Tobacco-Wars-350x207The Business Times article “BAT hauled to court over spy claims” published Sunday, 31 August reveals, if nothing else, a web of spying and skulduggery within the tobacco industry. Guaranteed we haven’t heard the last of this saga yet……read on:

British American Tobacco (BAT) could have its dirty linen aired in court following a sensational high court application launched by local “value brand” producer Carnilinx for alleged “corporate espionage”.

In the application, Carnilinx director Kyle Phillips claimed BAT paid Pretoria attorney Belinda Walter for commercially sensitive information she obtained while “infiltrating ” the company and the FairTrade Independent Tobacco Association (Fita) in 2012 and 2013. If this goes to trial, these spy claims could be extremely damaging for BAT, which is based in London and is the largest company listed on the JSE Securities Exchange, worth R1.26-trillion.

“BAT has used unlawful means to interfere in the business of the applicant. It has paid [Walter] monies to spy [on Carnilinx],” Mr Phillips claimed.

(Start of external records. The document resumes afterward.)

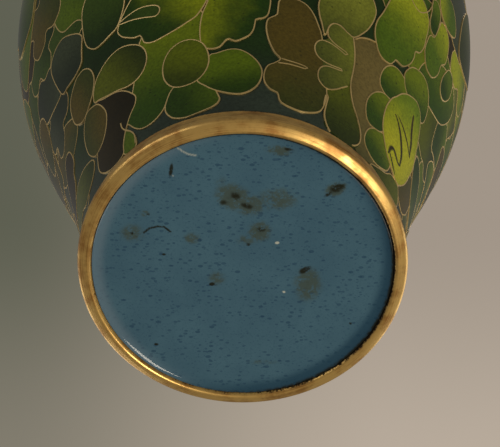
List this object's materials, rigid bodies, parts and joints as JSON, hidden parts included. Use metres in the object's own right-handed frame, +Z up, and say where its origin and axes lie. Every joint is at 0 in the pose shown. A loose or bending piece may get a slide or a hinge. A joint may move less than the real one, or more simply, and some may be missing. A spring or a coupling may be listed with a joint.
{
  "type": "cloisonne vase",
  "caption": "Baluster vase of copper with leaf cloisonne enamel, a narrow neck, a gilt mouth bead and a gilt foot ring around a blue enamelled base.",
  "frame": {"origin": "centre of the foot ring's resting face", "axes": "+Z up along the vase's axis towards the mouth; -Y is the front, the side whose lower leaves the reference shows"},
  "size_m": [0.1232, 0.1232, 0.2312],
  "materials": {
    "gilt": "worn satin gilding, brushed round the ring",
    "copper": "raised sheet copper, bare under the enamel",
    "ground_enamel": "polished vitreous enamel, dark green to slate",
    "green_enamel": "polished vitreous enamel shaded dark to bright green",
    "olive_enamel": "polished vitreous enamel shaded olive to brown",
    "yellow_enamel": "polished vitreous enamel shaded yellow to green",
    "brown_enamel": "polished vitreous enamel shaded brown to olive",
    "blue_enamel": "fire-finished counter enamel with specks and firing marks"
  },
  "bodies": {
    "root": {"foot_ring": "gilt", "mouth_bead": "gilt", "base_enamel": "blue_enamel", "copper_base_plate": "copper", "copper_foot": "copper", "copper_belly": "copper", "copper_shoulder": "copper", "copper_upper_shoulder": "copper", "copper_neck": "copper", "lining_enamel": "blue_enamel", "ground_enamel": "ground_enamel", "wire_bud_low_front": "gilt", "enamel_bud_low_front": "olive_enamel", "wire_drop_low_left": "gilt", "enamel_drop_low_left": "olive_enamel", "wire_lance_low_right": "gilt", "enamel_lance_low_right": "yellow_enamel", "wire_oak_front_right": "gilt", "enamel_oak_front_right": "yellow_enamel", "wire_drop_low_back": "gilt", "enamel_drop_low_back": "green_enamel", "wire_oak_low_back_right": "gilt", "enamel_oak_low_back_right": "brown_enamel", "wire_lance_low_back_left": "gilt", "enamel_lance_low_back_left": "green_enamel", "wire_lobed_belly_front": "gilt", "enamel_lobed_belly_front": "green_enamel", "wire_lance_belly_right": "gilt", "enamel_lance_belly_right": "olive_enamel", "wire_lobed_belly_back": "gilt", "enamel_lobed_belly_back": "brown_enamel", "wire_oak_belly_back_left": "gilt", "enamel_oak_belly_back_left": "yellow_enamel", "wire_lobed_belly_left": "gilt", "enamel_lobed_belly_left": "green_enamel", "wire_drop_shoulder_front": "gilt", "enamel_drop_shoulder_front": "olive_enamel", "wire_oak_shoulder_right": "gilt", "enamel_oak_shoulder_right": "green_enamel", "wire_lobed_shoulder_back": "gilt", "enamel_lobed_shoulder_back": "olive_enamel", "wire_lance_shoulder_left": "gilt", "enamel_lance_shoulder_left": "yellow_enamel"}
  },
  "joints": []
}
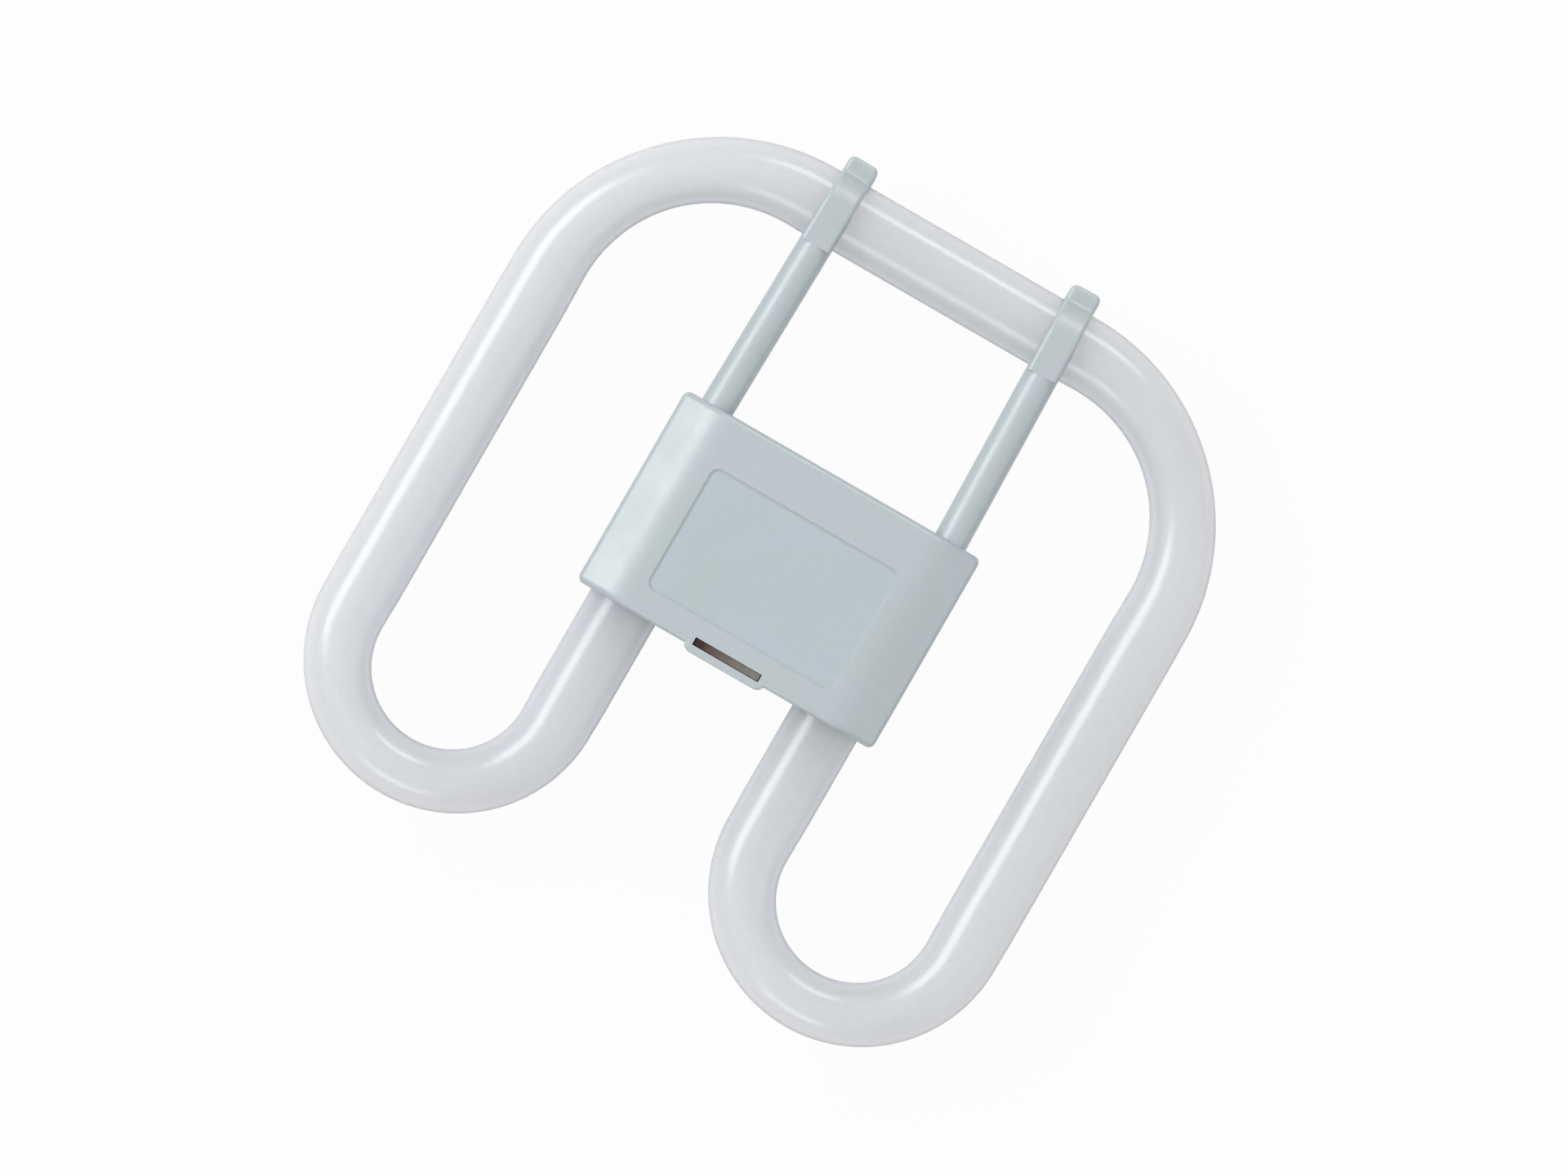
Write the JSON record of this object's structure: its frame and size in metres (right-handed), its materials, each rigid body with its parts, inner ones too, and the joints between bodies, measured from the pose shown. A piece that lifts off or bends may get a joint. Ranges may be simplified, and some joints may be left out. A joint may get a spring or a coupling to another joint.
{
  "type": "square compact fluorescent lamp",
  "caption": "Flat square compact fluorescent lamp: a bent white glass tube around a moulded housing, clipped by two arms, with a recessed pin cap at the back.",
  "frame": {"origin": "on the back plane of the housing, under the middle of the lamp's outline", "axes": "+X across the lamp, +Y along the arms towards the clips, +Z out of the front face"},
  "size_m": [0.138, 0.1402, 0.0272],
  "materials": {
    "coated_glass": "gloss glass over a white coating",
    "housing_plastic": "satin moulded",
    "pin_brass": "turned",
    "phenolic_board": "sawn edge",
    "starter_glass": "clear glass",
    "capacitor_dip": "dipped",
    "lead_metal": "drawn wire",
    "sleeve_fibre": "braided glass fibre",
    "cement": "rough"
  },
  "bodies": {
    "root": {"discharge_tube": "coated_glass", "front_housing": "housing_plastic", "rear_housing": "housing_plastic", "contact_pin_left": "pin_brass", "contact_pin_right": "pin_brass", "starter_board": "phenolic_board", "starter_bottle": "starter_glass", "suppressor_capacitor": "capacitor_dip", "cement_collar_left": "cement", "cement_collar_right": "cement", "starter_lead_left": "lead_metal", "capacitor_lead_left": "lead_metal", "pin_wire_left": "lead_metal", "starter_wire_left": "lead_metal", "pin_wire_sleeve_left": "sleeve_fibre", "starter_wire_sleeve_left": "sleeve_fibre", "starter_lead_right": "lead_metal", "capacitor_lead_right": "lead_metal", "pin_wire_right": "lead_metal", "starter_wire_right": "lead_metal", "pin_wire_sleeve_right": "sleeve_fibre", "starter_wire_sleeve_right": "sleeve_fibre"}
  },
  "joints": []
}
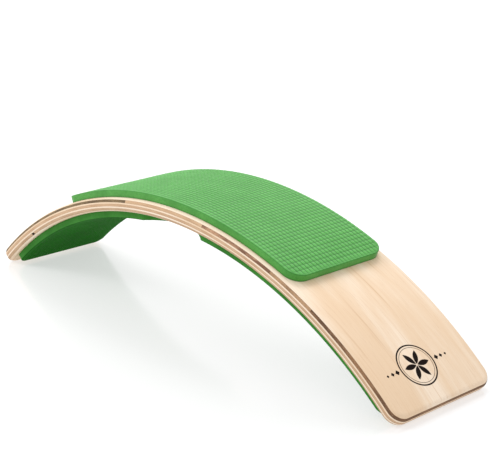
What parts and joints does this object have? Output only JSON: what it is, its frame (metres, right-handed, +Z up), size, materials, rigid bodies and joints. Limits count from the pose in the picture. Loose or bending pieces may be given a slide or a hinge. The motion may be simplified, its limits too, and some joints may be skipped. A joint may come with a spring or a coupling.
{
  "type": "curved balance board",
  "caption": "Bent plywood arch with rounded corners, a textured foam pad on top and a full-length foam pad with finger notches underneath.",
  "frame": {"origin": "on the surface that the arch stands on, midway between its two ends and midway across its width", "axes": "+X along the span, +Y across the width, +Z up; the arch's own axis lies along Y, below the surface"},
  "size_m": [0.749, 0.161, 0.1709],
  "materials": {
    "face_veneer": "satin",
    "core_veneer": "matte",
    "light_crossband": "matte",
    "brown_crossband": "matte",
    "dark_crossband": "matte",
    "green_foam": "matte",
    "adhesive_film": "matte"
  },
  "bodies": {
    "root": {"top_face_ply": "face_veneer", "upper_crossband_left": "dark_crossband", "upper_crossband_crown": "light_crossband", "upper_crossband_right_inner": "brown_crossband", "upper_crossband_right_middle": "brown_crossband", "upper_crossband_right_end": "dark_crossband", "upper_core_ply": "core_veneer", "middle_crossband": "light_crossband", "lower_core_ply": "core_veneer", "lower_crossband_left_end": "light_crossband", "lower_crossband_main": "light_crossband", "bottom_face_ply": "face_veneer", "top_pad": "green_foam", "top_pad_adhesive": "adhesive_film", "bottom_pad": "green_foam", "bottom_pad_adhesive": "adhesive_film"}
  },
  "joints": []
}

Ms Walter acted as the attorney to Carnilinx and as chairwoman of Fita, an industry body ostensibly established to represent South Africa’s smaller tobacco manufacturers.

Carnilinx is headed by Adriano Mazzotti, who donated cash to the Economic Freedom Fighters, which helped it to contest the May election.

Mr Mazzotti’s company is asking the court to interdict Ms Walter from providing any further information to BAT and to stop BAT unlawfully “interfering with its trade”.

Carnilinx’s application is based on Ms Walter’s “confession” during a meeting in February, in which she detailed her role as an informant for the government’s State Security Agency, which allegedly introduced her to Forensic Security Services (FSS).

This private security firm works for the Tobacco Institute of SA (Tisa), which represents the larger tobacco producers, notably BAT.

This journalist witnessed Ms Walter’s admissions at that meeting. In its legal papers, Carnilinx said FSS then “introduced Walter to BAT, to whom she would give information on the smaller manufacturers”.

Mr Phillips goes further, saying Ms Walter proposed creating Fita in the first place so “she could infiltrate all the smaller tobacco manufacturers”.

“The first Fita meeting was held late in 2012, at Walter’s offices, which Walter admits with her compliance and knowledge was bugged by FSS.

For the information she fed to BAT, Walter was paid,” he said. In Ms Walter’s opposing affidavit, filed on Friday, she claimed she was under “extreme emotional distress” during that meeting with Carnilinx in February, because of physical threats against her and her son.

She denied “any commercial or attorney-client relationship with BAT South Africa”, and said she was “nothing but a thorn in their side”.

When asked by the Sunday Times this week, Ms Walter did not deny that she fed information to BAT’s London office, or that she had knowingly allowed the first Fita meeting to be recorded by FSS. But she said the leaking of information was common practice among Fita members.

Instead, in her court papers, she mounted a scathing attack on her former client, Carnilinx.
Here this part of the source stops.